President Nicolas Maduro

The decree reversed a recent announcement by President Nicolas Maduro that the local polls would be delayed to the first quarter of 2018.

The Constituent Assembly, which is composed entirely of Maduro supporters, did not announce a date for the elections.

The socialist government is trying to take advantage of the momentum gained from last week’s regional elections in which Maduro’s allies swept 18 of Venezuela’s 23 governorships, analyst Eugenio Martinez said.

“It is also trying to take advantage of the opposition’s disarray,” Martinez told AFP.

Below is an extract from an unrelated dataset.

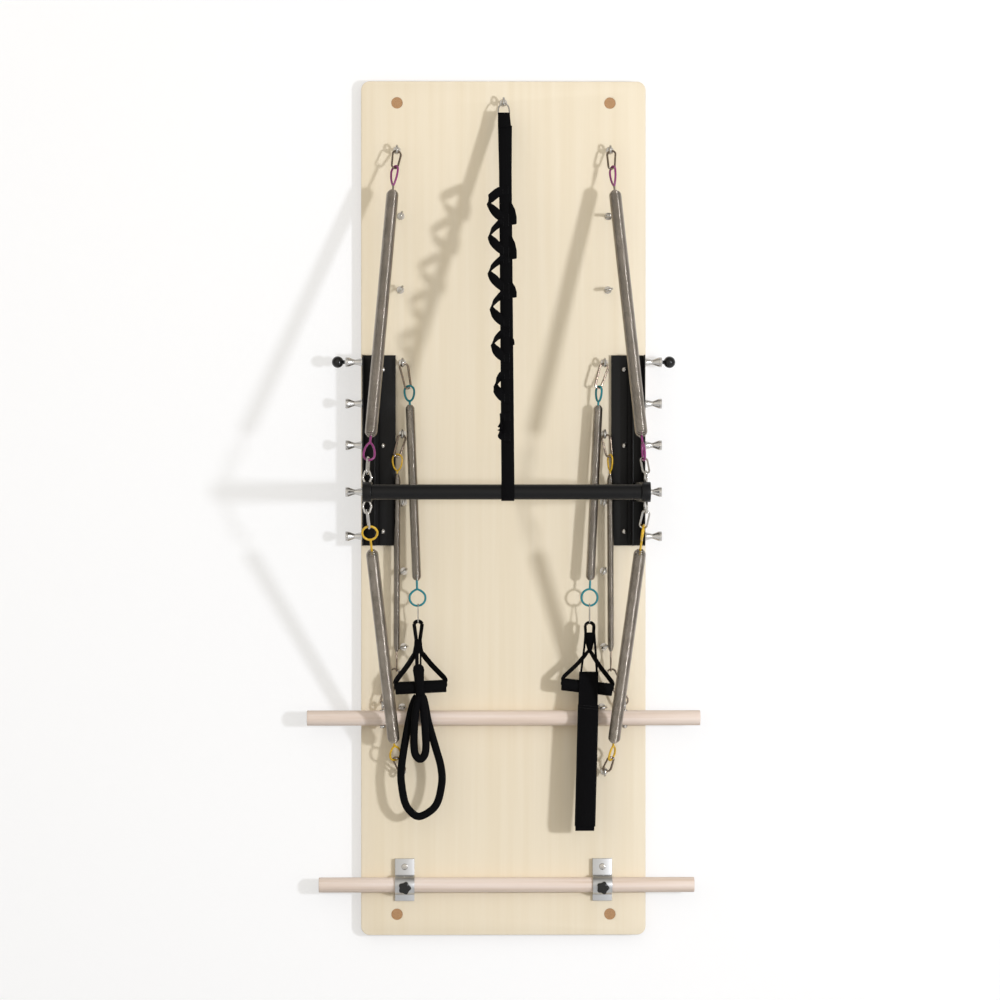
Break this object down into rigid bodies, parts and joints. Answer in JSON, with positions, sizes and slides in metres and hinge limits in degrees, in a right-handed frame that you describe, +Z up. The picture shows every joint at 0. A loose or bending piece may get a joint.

The defeat exposed sharp divisions within the Democratic Union Roundtable (MUD) opposition coalition. Four of its five elected governors broke ranks with the coalition and agreed to be sworn in before the Constituent Assembly, which the opposition refuses to recognise.

Maduro had set it as a condition of the vote that all successful candidates had to be sworn in before the Assembly.

Only one of the five successful opposition governors, Juan Pablo Guanipa, refused to recognize the Assembly.

On Thursday, the legislative council with responsibility for governors declared Guanipa to have forfeited his position and called new elections for December in his oil-producing state of Zulia.

Currently, the socialist party holds 242 of the 337 municipal authorities in the country. The opposition hold 76, with the rest held by independents.